Na Itália, a Liga Norte, liderada por Matteo Salvini, e o partido Irmãos da Itália, de Giorgia Meloni, ganharam considerável apoio. Salvini, com sua retórica anti-imigração e contra a União Europeia, conseguiu consolidar uma base de eleitores descontentes com a estagnação econômica e as políticas de austeridade. Os Irmãos da Itália, com um discurso nacionalista e conservador, também têm se fortalecido, refletindo a crescente insatisfação com o status quo neoliberal.
Na Hungria, o partido Fidesz, liderado por Viktor Orbán, exemplifica o sucesso da direita nacionalista em explorar a crise do capitalismo neoliberal. Orbán adotou uma postura fortemente anti-imigração e nacionalista, ao mesmo tempo em que criticou as instituições europeias e as políticas de austeridade. Sua liderança autocrática e sua habilidade em mobilizar o descontentamento popular contra o neoliberalismo consolidaram sua posição no poder.
No entanto, a ascensão da direita nacionalista e também de alternativas mais radicais de esquerda demonstra que a oposição na Europa não se dá simplesmente entre direita e esquerda, mas entre austeridade neoliberal e a crítica a essa austeridade, manifestada de diferentes maneiras por ambos os espectros políticos. Tanto a esquerda de caráter mais radical e popular quanto a direita nacionalista estão canalizando o descontentamento popular, embora proponham soluções diferentes para a crise atual.
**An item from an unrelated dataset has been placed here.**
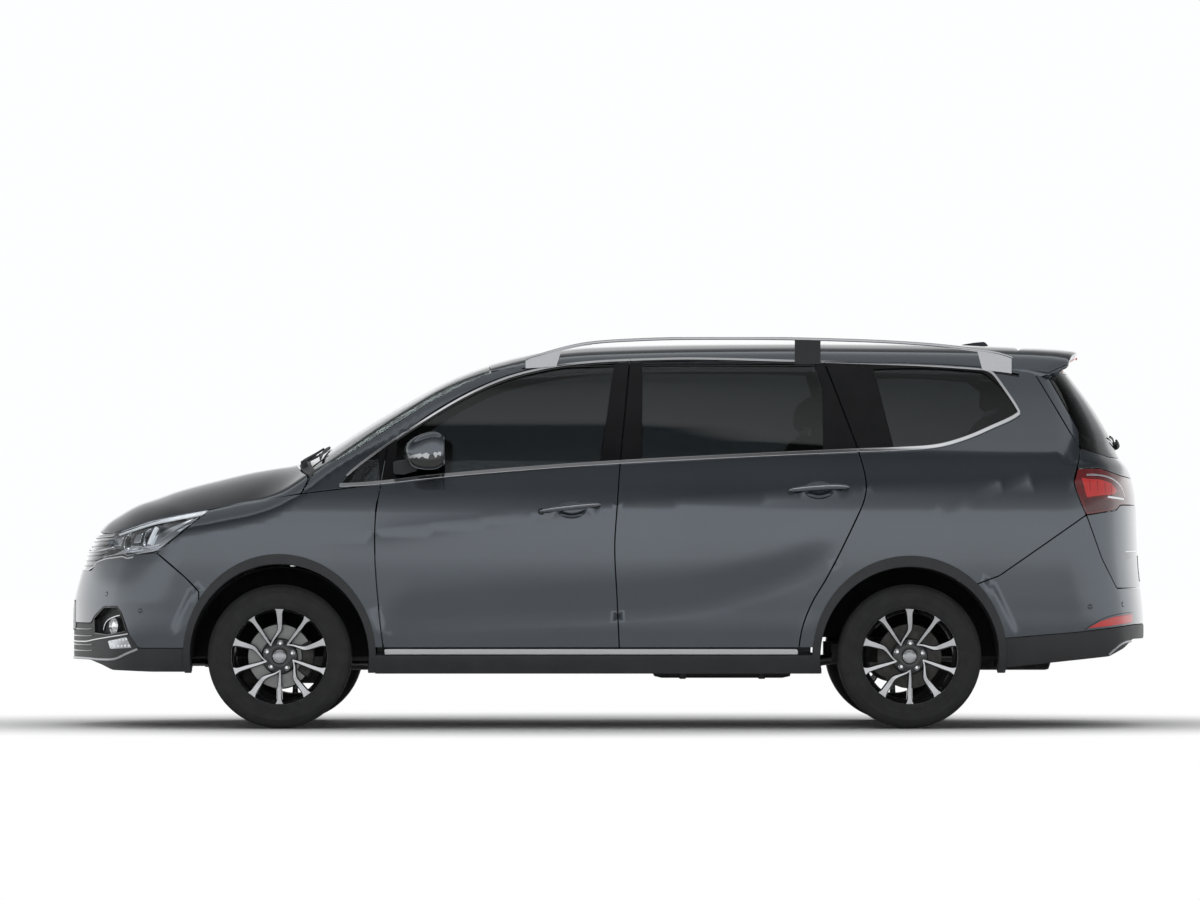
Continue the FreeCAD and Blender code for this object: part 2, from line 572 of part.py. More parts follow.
def make_wheels():
    """Four tyres and four rims, each turned from its half-section about the axle line."""
    radius, wide = size("tyre_radius"), size("tyre_width")
    rim, rim_wide = size("rim_radius"), size("rim_width")
    lip = rim - size("rim_lip")
    flat = wide * .38
    tread = radius - size("tread_crown")
    profile = [(lip + SEAM / 10, -rim_wide / 2), (rim + size("rim_lip") / 2, -wide / 2 + size("tread_crown") * 2),
               ((rim + radius) / 2, -wide / 2), (tread, -flat - size("tread_crown")), (radius, -flat),
               (radius, flat), (tread, flat + size("tread_crown")), ((rim + radius) / 2, wide / 2),
               (rim + size("rim_lip") / 2, wide / 2 - size("tread_crown") * 2), (lip + SEAM / 10, rim_wide / 2)]
    for place, axle in (("front", FRONT_AXLE), ("rear", REAR_AXLE)):
        for side, sign in SIDES:
            middle = V(axle, sign * wheel_hub_y(), WHEEL_Z)
            points = [V(r, y, 0) for r, y in profile]
            tyre = Part.Face(Part.makePolygon(points + points[:1])).revolve(V(), V(0, 1, 0), 360)
            shapes["%s_tyre_%s" % (place, side)] = tyre.translated(middle)
            shapes["%s_rim_%s" % (place, side)] = make_rim(sign).translated(middle)


def make_rim(sign):
    """A rim with its outer face towards a side: barrel, hub and five pairs of spokes."""
    rim, wide, wall = size("rim_radius"), size("rim_width"), size("rim_wall")
    lip = rim - size("rim_lip")
    barrel = Part.makeCylinder(lip, wide, V(0, -wide / 2, 0), V(0, 1, 0))
    barrel = barrel.cut(Part.makeCylinder(lip - wall, wide + OVERRUN, V(0, -wide / 2 - OVERRUN / 2, 0), V(0, 1, 0)))
    face = sign * wide / 2
    hub_deep = size("hub_depth")
    hub = Part.makeCylinder(size("hub_radius"), hub_deep, V(0, face, 0), V(0, -sign, 0))
    result = barrel.fuse(hub)
    spoke_deep = size("spoke_depth")
    start = size("hub_radius") * .6
    for i in range(10):
        half_wide = size("spoke_width") / 2
        low = V(start, face - (spoke_deep if sign > 0 else 0), -half_wide)
        spoke = Part.makeBox(lip - wall / 2 - start, spoke_deep, half_wide * 2, low)
        spoke.rotate(V(), V(0, 1, 0), 36 * i + 54)
        result = result.fuse(spoke)
    for i in range(5):
        hole = Part.makeCylinder(size("lug_bore_radius"), wide * 2, V(size("lug_circle_radius"), -wide, 0), V(0, 1, 0))
        hole.rotate(V(), V(0, 1, 0), 72 * i + 87)
        result = result.cut(hole)
    bore = Part.makeCylinder(size("centre_bore_radius"), wide * 2, V(0, -wide, 0), V(0, 1, 0))
    return result.cut(bore)


def make_running_gear():
    """Knuckles that carry the front wheels, the subframe, the rear beam axle."""
    hub_y = wheel_hub_y()
    face = hub_y + size("rim_width") / 2 - size("hub_depth") - SEAM / 10
    for side, sign in SIDES:
        stub = tube_between((FRONT_AXLE, sign * face, WHEEL_Z), (FRONT_AXLE, sign * (face - 40), WHEEL_Z),
                            size("hub_radius") * .9)
        brake = tube_between((FRONT_AXLE, sign * (face - 40), WHEEL_Z), (FRONT_AXLE, sign * (face - 66), WHEEL_Z),
                             size("brake_radius"))
        body = tube_between((FRONT_AXLE, sign * (face - 66), WHEEL_Z), (FRONT_AXLE, sign * (face - 150), WHEEL_Z),
                            size("hub_radius") * .7)
        strut = tube_between((FRONT_AXLE, sign * (face - 120), WHEEL_Z - 60),
                             (FRONT_AXLE, sign * (face - 120), WHEEL_Z + 150), size("strut_radius"))
        shapes["knuckle_%s" % side] = stub.fuse([brake, body, strut])
    wide = hub_y - size("rim_width") / 2 - 60
    frame = block((FRONT_AXLE - 180, -360, 190), (FRONT_AXLE + 200, 360, 250))
    for sign in (-1, 1):
        arm = tube_between((FRONT_AXLE, sign * 340, 220), (FRONT_AXLE, sign * (face - 160), WHEEL_Z - 80), 22)
        frame = frame.fuse(arm)
    shapes["front_subframe"] = frame
    beam = tube_between((REAR_AXLE - 120, -wide + 60, WHEEL_Z + 20), (REAR_AXLE - 120, wide - 60, WHEEL_Z + 20),
                        size("axle_beam_radius"))
    for sign in (-1, 1):
        end = sign * (face - 90)
        arm = block((REAR_AXLE - 330, min(sign * 500, sign * 560), 285), (REAR_AXLE + 30, max(sign * 500, sign * 560), 365))
        drum = tube_between((REAR_AXLE, sign * face, WHEEL_Z), (REAR_AXLE, sign * (face - 66), WHEEL_Z),
                            size("brake_radius"))
        stub = tube_between((REAR_AXLE, sign * (face - 66), WHEEL_Z), (REAR_AXLE, sign * 520, WHEEL_Z), 34)
        beam = beam.fuse([arm, drum, stub])
    shapes["rear_axle"] = beam


def make_floor():
    """Floor pan with its firewall, sills and wheel liners, and what hangs below it."""
    low = size("floor_height") - size("floor_thickness")
    wide = HALF - size("door_thickness") - size("door_step") - SEAM
    sill_top = near(0, 647.5)[1] - FIT
    floor = block((-1010, -wide, low), (REAR_AXLE - 430, wide, size("floor_height")))
    ahead = block((-1180, -HALF * .54, low), (-1010, HALF * .54, size("floor_height")))
    sills = [block((-1010, min(y, y + 135 * sign), low - 30), (REAR_AXLE - 430, max(y, y + 135 * sign), sill_top))
             for sign in (-1, 1) for y in (sign * (HALF * .72),)]
    boot = block((REAR_AXLE - 470, -HALF * .54, low + 110), (TAIL - 150, HALF * .54, low + 110 + size("floor_thickness")))
    step = block((REAR_AXLE - 470, -HALF * .54, low), (REAR_AXLE - 470 + 30, HALF * .54, low + 150))
    firewall = block((-1210, -HALF * .54, low), (-1180, HALF * .54, 1040))
    shapes["floor_pan"] = floor.fuse([ahead, boot, step, firewall] + sills)
    liners = []
    for axle in (FRONT_AXLE, REAR_AXLE):
        radius = size("arch_radius") - FIT
        for sign in (-1, 1):
            inner, outer = HALF * .545, HALF * .84
            start = V(axle, sign * inner, WHEEL_Z)
            shell = Part.makeCylinder(radius, outer - inner, start, V(0, sign, 0))
            hollow = Part.makeCylinder(radius - size("liner_wall"), outer - inner, start + V(0, sign * size("liner_wall"), 0),
                                       V(0, sign, 0))
            shell = shell.cut(hollow)
            shell = shell.cut(block((-LENGTH, -LENGTH, -LENGTH), (LENGTH, LENGTH, size("floor_height") - 20)))
            if axle == REAR_AXLE:
                low_y, high_y = sorted((sign * 470, sign * 610))
                shell = shell.cut(block((axle - 470, low_y, 0), (axle + 70, high_y, 395)))
                shell = shell.cut(tube_between((axle, sign * 470, WHEEL_Z), (axle, sign * 600, WHEEL_Z), 60))
            liners.append(shell)
    shapes["wheel_liners"] = Part.makeCompound(liners)
    shapes["engine"] = block((-2120, -380, 300), (-2120 + size("engine_length"), -380 + size("engine_width"),
                                                  300 + size("engine_height")))
    tank_x = REAR_AXLE - 1120
    shapes["fuel_tank"] = block((tank_x, -size("fuel_tank_width") / 2, low - SEAM / 10 - size("fuel_tank_height") + 60),
                                (tank_x + size("fuel_tank_length"), size("fuel_tank_width") / 2 - 180, low - SEAM / 10))
    pipe = tube_between((-1200, 360, 240), (REAR_AXLE + 500, 360, 240), size("exhaust_radius"))
    can = tube_between((REAR_AXLE + 300, 360, 270), (REAR_AXLE + 700, 360, 270), size("silencer_radius"))
    shapes["exhaust"] = pipe.fuse(can)


def seat(x, y, wide, z, ground, back_lean=14):
    deep, thick, tall = size("seat_depth"), size("cushion_height"), size("seat_back_height")
    cushion = block((x, y - wide / 2, z), (x + deep, y + wide / 2, z + thick))
    back = block((x + deep - 60, y - wide / 2, z + thick * .6),
                 (x + deep - 60 + size("seat_back_thickness"), y + wide / 2, z + thick * .6 + tall))
    back.rotate(V(x + deep - 60, y, z + thick * .6), V(0, 1, 0), back_lean)
    foot = block((x + 60, y - wide / 2 + 60, ground + FIT), (x + deep - 60, y + wide / 2 - 60, z + 10))
    return cushion.fuse([back, foot])


def headrest(x, y, z, wide=240):
    return block((x, y - wide / 2, z), (x + 90, y + wide / 2, z + 190))


def make_cabin():
    """Seats, dashboard and steering wheel, which show through the glass."""
    base = size("seat_height")
    wide = size("seat_width")
    floor = size("floor_height")
    boot = floor - size("floor_thickness") + 110 + size("floor_thickness")
    for label, x, places, z, ground in (("front_seats", -560, (-360, 360), base - 20, floor),
                                        ("middle_seats", 250, (-350, 350), base, floor),
                                        ("rear_seats", 1090, (-270, 270), base + 80, boot)):
        solids = []
        for y in places:
            chair = seat(x, y, wide if label != "rear_seats" else wide * .96, z, ground)
            rest = headrest(x + size("seat_depth") + 125, y, z + size("seat_back_height") + 62)
            solids.append(chair.fuse(rest))
        shapes[label] = Part.makeCompound(solids)
    dash = block((-1170, -HALF * .78, 760), (-830, HALF * .78, 1040))
    shapes["dashboard"] = dash
    lean = V(math.cos(math.radians(25)), 0, math.sin(math.radians(25)))
    centre = V(-690, -360, 990)
    wheel = ring_of(centre, size("steering_wheel_radius"), 15, lean)
    spoke = tube_between(tuple(centre + V(0, -180, 0)), tuple(centre + V(0, 180, 0)), 12)
    column = tube_between(tuple(centre), tuple(centre - lean * 140), 22)
    shapes["steering_wheel"] = wheel.fuse([spoke, column])


def make_outside():
    """Roof rails, fin, mirrors, wipers and the dark cladding."""
    rails = []
    for sign in (-1, 1):
        y = sign * HALF * .685
        points = [near(*p) for p in ((541, 354), (600, 340.5), (700, 338), (800, 338.5), (900, 341.5), (1005, 353))]
        bar = None
        for a, b in zip(points, points[1:]):
            piece = tube_between((a[0], y, a[1]), (b[0], y, b[1]), size("rail_radius"))
            joint = Part.makeSphere(size("rail_radius"), V(b[0], y, b[1]))
            bar = piece.fuse(joint) if bar is None else bar.fuse([piece, joint])
        for px in (560, 810, 995):
            x = near(px, 0)[0]
            inner_y = y - sign * 14
            roof = max(reach((x + step, inner_y, HEIGHT * .8), (0, 0, 1), 0, HEIGHT) for step in (-60, 0, 60)) + HEIGHT * .8
            top = [a[1] + (b[1] - a[1]) * (x - a[0]) / (b[0] - a[0]) for a, b in zip(points, points[1:]) if a[0] <= x <= b[0]]
            bar = bar.fuse(block((x - 60, y - 10, roof + FIT + 4), (x + 60, y + 10, top[0])))
        rails.append(bar)
    shapes["roof_rails"] = Part.makeCompound(rails)
    base = hull(spread(-1060, 130, 4), -SEAM / 10, bottom_line, RING)
    for side, sign in SIDES:
        middle = near(424, 451)
        shell = block((middle[0] - 85, 0, middle[1] - 78), (middle[0] + 85, size("mirror_reach"), middle[1] + 78))
        shell = shell.makeFillet(45, shell.Edges)
        shell = shell.translated(V(0, HALF * 1.01, 0))
        stalk = block((middle[0] - 60, HALF * .88, middle[1] - 100), (middle[0] + 20, HALF * 1.03, middle[1] - 50))
        piece = shell.fuse(stalk).cut(base)
        piece = largest(piece.Solids)
        shapes["mirror_%s" % side] = piece if sign > 0 else piece.mirror(V(), V(0, 1, 0))
    sill_low, sill_high = near(0, 674)[1], near(0, 648.5)[1] - SEAM
    outer = hull(spread(near(376, 0)[0], near(822, 0)[0], 4), -SEAM * 2, lambda x: sill_low, RING)
    inner = core(near(370, 0)[0], near(830, 0)[0], 4, size("skin_depth"))
    band = block((-LENGTH, -HALF * 2, 0), (LENGTH, HALF * 2, sill_high))
    sill = outer.cut(inner).common(band)
    shapes["sill_cladding"] = sill.cut(wheel_hole(FRONT_AXLE, size("arch_radius") + OVERRUN, HALF / 2)).cut(
        wheel_hole(REAR_AXLE, size("arch_radius") + OVERRUN, HALF / 2))


make_doors()
make_front()
make_shell()
make_glass()
make_tail()
make_wheels()
make_running_gear()
make_floor()
make_cabin()
make_outside()

for label, shape in shapes.items():
    feature = doc.addObject("Part::Feature", label)
    feature.Label = label
    feature.Shape = shape
doc.recompute()
os.makedirs("parts", exist_ok=True)
for feature in doc.Objects:
    if feature.TypeId == "Part::Feature":
        shape = feature.Shape
        bad = shape.isNull() or not shape.isValid() or not shape.Solids
        print(feature.Label, len(shape.Solids), "BAD" if bad else "ok", round(shape.Volume / 1e6, 1))
        if not bad:
            shape.exportStep("parts/%s.step" % feature.Label)
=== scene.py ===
"""Minivan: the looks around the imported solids. Lengths are in millimetres, scaled by MM; the nose points to -X."""

import json
import math

import bpy
import numpy as np
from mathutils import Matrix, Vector
from mathutils.geometry import delaunay_2d_cdt

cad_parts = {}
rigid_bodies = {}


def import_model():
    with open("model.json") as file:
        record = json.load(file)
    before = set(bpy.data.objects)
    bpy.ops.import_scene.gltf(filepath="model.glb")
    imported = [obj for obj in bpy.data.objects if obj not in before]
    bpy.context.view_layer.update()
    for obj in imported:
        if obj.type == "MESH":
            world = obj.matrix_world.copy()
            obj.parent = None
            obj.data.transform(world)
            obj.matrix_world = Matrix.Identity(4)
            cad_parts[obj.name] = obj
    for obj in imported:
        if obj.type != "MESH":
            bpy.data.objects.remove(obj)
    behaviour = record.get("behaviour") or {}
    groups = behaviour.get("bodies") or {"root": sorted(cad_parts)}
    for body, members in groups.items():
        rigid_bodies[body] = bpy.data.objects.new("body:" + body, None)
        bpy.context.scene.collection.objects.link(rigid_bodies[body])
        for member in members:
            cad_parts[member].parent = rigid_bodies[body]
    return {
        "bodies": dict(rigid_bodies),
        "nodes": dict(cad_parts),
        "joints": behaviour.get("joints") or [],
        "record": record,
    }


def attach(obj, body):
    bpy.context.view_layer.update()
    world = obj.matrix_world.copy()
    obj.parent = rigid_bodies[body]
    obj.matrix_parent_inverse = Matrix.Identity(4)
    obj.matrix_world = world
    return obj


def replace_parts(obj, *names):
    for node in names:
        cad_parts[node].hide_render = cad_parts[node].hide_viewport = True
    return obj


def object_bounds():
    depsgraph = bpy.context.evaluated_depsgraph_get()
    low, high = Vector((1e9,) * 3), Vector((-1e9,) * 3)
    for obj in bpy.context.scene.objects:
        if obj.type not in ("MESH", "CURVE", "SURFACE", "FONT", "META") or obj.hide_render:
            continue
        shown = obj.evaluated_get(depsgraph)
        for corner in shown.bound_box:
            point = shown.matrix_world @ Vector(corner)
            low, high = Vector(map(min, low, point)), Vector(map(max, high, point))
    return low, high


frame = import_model()
CAD_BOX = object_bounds()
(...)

A vitória da esquerda na França é um sinal de que a crítica ao neoliberalismo e às políticas de austeridade não é um monopólio da direita nacionalista, reacionária e xenofóbica. Uma mudança significativa está em curso, impulsionada por uma década de luta contra a austeridade e pelo desejo de construir uma sociedade mais justa e igualitária. Esta luta que cria novos valores políticos tem forte apego na população europeia, especialmente entre os trabalhadores mais pobres, os descendentes de imigrantes e a juventude. O futuro da Europa, assim como do restante do mundo, dependerá da capacidade das forças progressistas de se mobilizarem e articularem alternativas concretas que respondam positivamente às necessidades da população e enfrentem as contradições do capitalismo neoliberal.